Noch muss uns für dieses Erlebnis ein Sinn geraubt werden. Und doch ist es das sensorischste Theatererlebnis, das ich je hatte. Denn wir hören, fühlen und riechen umso mehr. Immer wieder werden alle verbleibenden Sinne angesprochen. Stimme 1 summt mit uns eine Melodie, Stimme 2 hat für uns eine Süßigkeit aus Marokko mitgebracht, Stimme 3 bittet uns, mit Fächern die Luft in Bewegung zu bringen, Stimme 4 zeigt uns mit einem kleinen Spiel, was soziale Ungleichheit bedeutet, bei Stimme 5 wird die Demo-Atmosphäre durch Tränengas-Geruch greifbar, Stimme 6 bittet uns, Luftballons aufzublasen und durch den Raum zu bewegen, Stimme 7 ermuntert uns, unseren Körper zu ertasten und die Schuhe auszuziehen, Stimme 8 bietet uns an, uns ganz in Beichte-Manier hinzuknien, und Stimme 9 lässt sein Parfüm verteilen, damit wir ihn zumindest riechen können.

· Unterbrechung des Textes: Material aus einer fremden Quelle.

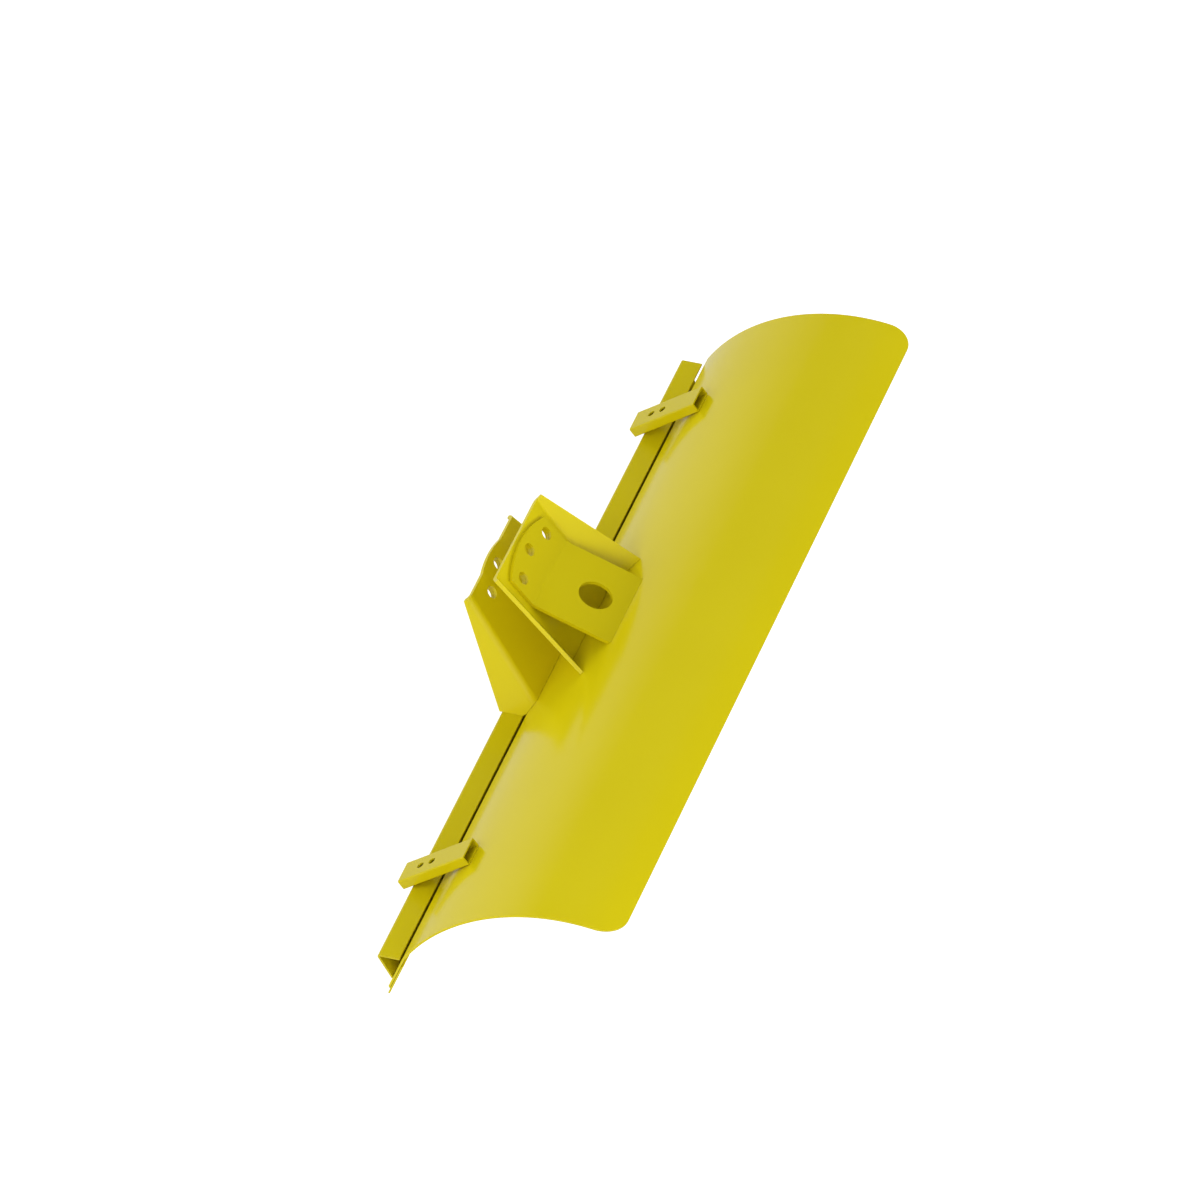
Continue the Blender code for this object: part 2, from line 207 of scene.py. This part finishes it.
def strip_groove():
    """The corner under the lip's lower edge, where it stands on the wear strip's back."""
    places = [vertex.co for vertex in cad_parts["cutting_edge"].data.vertices]
    strip_foot = min(places, key=lambda place: place.z).yz
    back, front = lip_corners()
    across = (front - back).normalized()
    root = front + across * (strip_foot - front).dot(across)
    return root, back, root + (strip_foot - root).normalized() * STRIP_WELD_LEG


def make_bead(name, node, groove, material):
    """A rippled bead in a groove, as long as a node. The groove is its root and its two outer corners."""
    root, start, end = groove
    chord = end - start
    outward = Vector((chord.y, -chord.x)).normalized()
    if outward.dot(root - start) > 0:
        outward = -outward
    low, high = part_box(node)
    steps = round((high.x - low.x) / BEAD_STEP)
    bm = bmesh.new()
    rings = []
    for i in range(steps + 1):
        x = low.x + (high.x - low.x) * i / steps
        crown = BEAD_CROWN + BEAD_RIPPLE * abs(math.sin(math.pi * x / BEAD_PITCH))
        ring = [bm.verts.new((x, *root))]
        for part in range(BEAD_SEGMENTS + 1):
            share = part / BEAD_SEGMENTS
            point = start + chord * share + outward * crown * math.sin(math.pi * share)
            ring.append(bm.verts.new((x, *point)))
        rings.append(ring)
    for ring, following in zip(rings, rings[1:]):
        for i in range(len(ring)):
            bm.faces.new((ring[i - 1], ring[i], following[i], following[i - 1]))
    bm.faces.new(rings[0])
    bm.faces.new(rings[-1])
    bmesh.ops.recalc_face_normals(bm, faces=bm.faces)
    add_piece(name, bm, material)


# ---- materials -------------------------------------------------------------------------------------
class Graph:
    """A short way to add and join shader nodes."""

    def __init__(self, owner):
        owner.use_nodes = True
        self.tree = owner.node_tree

    def find(self, name):
        return self.tree.nodes[name]

    def add(self, kind, **settings):
        node = self.tree.nodes.new(kind)
        for name, value in settings.items():
            setattr(node, name, value)
        return node

    def join(self, source, target):
        self.tree.links.new(source, target)

    def noise(self, scale, detail=3.0):
        place = self.add("ShaderNodeNewGeometry")
        noise = self.add("ShaderNodeTexNoise")
        noise.inputs["Scale"].default_value = scale
        noise.inputs["Detail"].default_value = detail
        self.join(place.outputs["Position"], noise.inputs["Vector"])
        return noise.outputs["Fac"]

    def spread(self, value, low, high, start=0.3, end=0.7):
        span = self.add("ShaderNodeMapRange")
        span.inputs["From Min"].default_value = start
        span.inputs["From Max"].default_value = end
        span.inputs["To Min"].default_value = low
        span.inputs["To Max"].default_value = high
        self.join(value, span.inputs["Value"])
        return span.outputs["Result"]

    def blend(self, factor, first, second):
        mix = self.add("ShaderNodeMix", data_type="RGBA")
        self.join(factor, mix.inputs["Factor"])
        mix.inputs["A"].default_value = (*first, 1)
        mix.inputs["B"].default_value = (*second, 1)
        return mix.outputs["Result"]

    def seen_or(self, strength):
        """1 where the camera looks straight at it, and a strength for all other light."""
        ray = self.add("ShaderNodeLightPath")
        most = self.add("ShaderNodeMath", operation="MAXIMUM")
        self.join(ray.outputs["Is Camera Ray"], most.inputs[0])
        self.join(strength, most.inputs[1])
        return most.outputs["Value"]


def shaded(colour, shade):
    return tuple(channel * shade for channel in colour)


def yellow_enamel(shade):
    """Glossy enamel: a slow drift of colour, a mottled gloss and a fine orange peel. A shade other than 1
    makes a lighter or darker copy of it: painted light and shade.
    """
    material = bpy.data.materials.new("yellow_enamel")
    graph = Graph(material)
    shader = graph.find("Principled BSDF")
    drift = graph.noise(DRIFT_SCALE, DRIFT_DETAIL)
    colour = graph.blend(graph.spread(drift, 0, 1), shaded(YELLOW, shade), shaded(DEEP_YELLOW, shade))
    graph.join(colour, shader.inputs["Base Color"])
    mottle = graph.noise(MOTTLE_SCALE)
    graph.join(graph.spread(mottle, *GLOSS), shader.inputs["Roughness"])
    shader.inputs["IOR"].default_value = REFRACTION
    peel = graph.noise(1 / PEEL_WIDTH, PEEL_DETAIL)
    bump = graph.add("ShaderNodeBump")
    bump.inputs["Distance"].default_value = PEEL_HEIGHT
    graph.join(peel, bump.inputs["Height"])
    graph.join(bump.outputs["Normal"], shader.inputs["Normal"])
    return material


def floor_paper():
    """White paper that glows softly and looks pure white. Its glow is painted light, a pool that fades
    away from the blade. It can only be seen from above.
    """
    material = bpy.data.materials.new("pale_paper")
    graph = Graph(material)
    shader = graph.find("Principled BSDF")
    grain = graph.noise(FLOOR_GRAIN_SCALE)
    white = (FLOOR_WHITE, FLOOR_WHITE, FLOOR_WHITE)
    colour = graph.blend(graph.spread(grain, 0, 1), white, shaded(white, FLOOR_GRAIN_SHADE))
    graph.join(colour, shader.inputs["Base Color"])
    shader.inputs["Roughness"].default_value = FLOOR_ROUGHNESS
    shader.inputs["Specular IOR Level"].default_value = 0.0
    shader.inputs["Emission Color"].default_value = (1, 1, 1, 1)
    spot = graph.add("ShaderNodeNewGeometry")
    distance = graph.add("ShaderNodeVectorMath", operation="LENGTH")
    graph.join(spot.outputs["Position"], distance.inputs[0])
    glow = graph.spread(distance.outputs["Value"], *FLOOR_GLOW, *FLOOR_POOL)
    graph.join(graph.seen_or(glow), shader.inputs["Emission Strength"])
    clear = graph.add("ShaderNodeBsdfTransparent")
    mix = graph.add("ShaderNodeMixShader")
    graph.join(spot.outputs["Backfacing"], mix.inputs["Fac"])
    graph.join(shader.outputs["BSDF"], mix.inputs[1])
    graph.join(clear.outputs["BSDF"], mix.inputs[2])
    graph.join(mix.outputs["Shader"], graph.find("Material Output").inputs["Surface"])
    return material


# ---- studio ----------------------------------------------------------------------------------------
def make_floor():
    bm = bmesh.new()
    bmesh.ops.create_grid(bm, x_segments=1, y_segments=1, size=FLOOR_SIZE / 2)
    mesh = bpy.data.meshes.new("floor")
    bm.to_mesh(mesh)
    bm.free()
    mesh.materials.append(floor_paper())
    floor = bpy.data.objects.new("floor", mesh)
    floor.location.z = cad_box[0][2] - FLOOR_DROP
    bpy.context.scene.collection.objects.link(floor)


def make_softbox(name, place, power):
    """A round lamp aimed at the blade. It lights the paint without showing as a highlight."""
    data = bpy.data.lights.new(name, "AREA")
    data.shape = "DISK"
    data.size = SOFTBOX_SIZE
    data.energy = power
    lamp = bpy.data.objects.new(name, data)
    lamp.location = place
    lamp.rotation_euler = (box_middle() - place).to_track_quat("-Z", "Y").to_euler()
    lamp.visible_glossy = False
    bpy.context.scene.collection.objects.link(lamp)


def make_sky():
    """Pure white to look at, softer as a light, and dim where the paint mirrors it."""
    world = bpy.data.worlds.new("studio")
    graph = Graph(world)
    background = graph.find("Background")
    background.inputs["Color"].default_value = (1, 1, 1, 1)
    ray = graph.add("ShaderNodeLightPath")
    outward = graph.add("ShaderNodeTexCoord")
    across = graph.add("ShaderNodeSeparateXYZ")
    graph.join(outward.outputs["Generated"], across.inputs["Vector"])
    mirrored = graph.spread(across.outputs["X"], *SKY_REFLECTION, *SKY_TURN)
    glow = graph.add("ShaderNodeMix")
    graph.join(ray.outputs["Is Glossy Ray"], glow.inputs["Factor"])
    glow.inputs["A"].default_value = SKY_LIGHT
    graph.join(mirrored, glow.inputs["B"])
    graph.join(graph.seen_or(glow.outputs["Result"]), background.inputs["Strength"])
    bpy.context.scene.world = world


def box_middle():
    return (Vector(cad_box[0]) + Vector(cad_box[1])) / 2


def make_camera():
    """A long lens, rolled so that the blade stands steeply across the frame."""
    data = bpy.data.cameras.new("camera")
    data.lens = LENS
    data.sensor_width = SENSOR
    data.clip_end = CAMERA_REACH
    camera = bpy.data.objects.new("camera", data)
    azimuth = Matrix.Rotation(CAMERA_AZIMUTH, 4, "Z")
    tilt = Matrix.Rotation(math.pi / 2 - CAMERA_ELEVATION, 4, "X")
    roll = Matrix.Rotation(CAMERA_ROLL, 4, "Z")
    back_off = Matrix.Translation((0, 0, CAMERA_DISTANCE))
    camera.matrix_world = Matrix.Translation(box_middle() + AIM_OFFSET) @ azimuth @ tilt @ roll @ back_off
    bpy.context.scene.collection.objects.link(camera)
    bpy.context.scene.camera = camera


# ---- the scene -------------------------------------------------------------------------------------
enamel = yellow_enamel(1.0)
for node_name in EDGE_RADIUS:
    # listed pieces get a lighter or darker copy of the same enamel: painted light and shade
    coat = yellow_enamel(PIECE_PAINTED_SHADE[node_name]) if node_name in PIECE_PAINTED_SHADE else enamel
    make_sheet(node_name, coat)
make_bead("foot_weld", "bottom_stiffener", foot_groove(), enamel)
make_bead("strip_weld", "cutting_edge", strip_groove(), enamel)

make_floor()
make_sky()
for softbox, (place, power) in SOFTBOXES.items():
    make_softbox(softbox, place, power)
make_camera()

view = bpy.context.scene.view_settings
view.view_transform = "Standard"
view.look = "None"

bpy.context.view_layer.update()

Trotz der vielen Bewegungen und der Aufgaben, die wir bekommen, ist die Ruhe im Publikum außergewöhnlich. Ich selbst ertappe mich dabei, wie ich versuche, ganz still zu sitzen, kein Geräusch von mir zu geben. Die Dunkelheit und die Illusion der Einsamkeit nicht zu zerstören. Es herrscht eine enorme Spannung im Raum, eine Aufregung, eine Erwartungshaltung, weil niemand weiß, was um einen herum passiert, und eine absolute Aufmerksamkeit. Man hört den Stimmen bedingungslos zu, da es keine visuellen Ablenkungen gibt.

Die Dunkelheit, die zuerst verunsichernd, ja sogar beängstigend wirkt, wird immer mehr zu einem Schutzraum, in dem ich mich wohl und auf eine gute Art allein fühle. So sicher, dass ich selbst meine Stimme erheben würde, um etwas zu teilen, fühle ich mich aber nicht – und da scheint es den anderen Zuschauer:innen ähnlich zu gehen. Als Stimme 8 uns fragt, ob auch wir diesen Raum für eine Beichte nutzen wollen, bleibt es still. Als das Licht langsam wieder angeht, bin ich fast überrascht, dass um mich herum Menschen sitzen, mit denen ich dieses Erlebnis geteilt habe. Es fühlt sich so persönlich an, so fragil, als hätte ich allein in diesem Raum gesessen.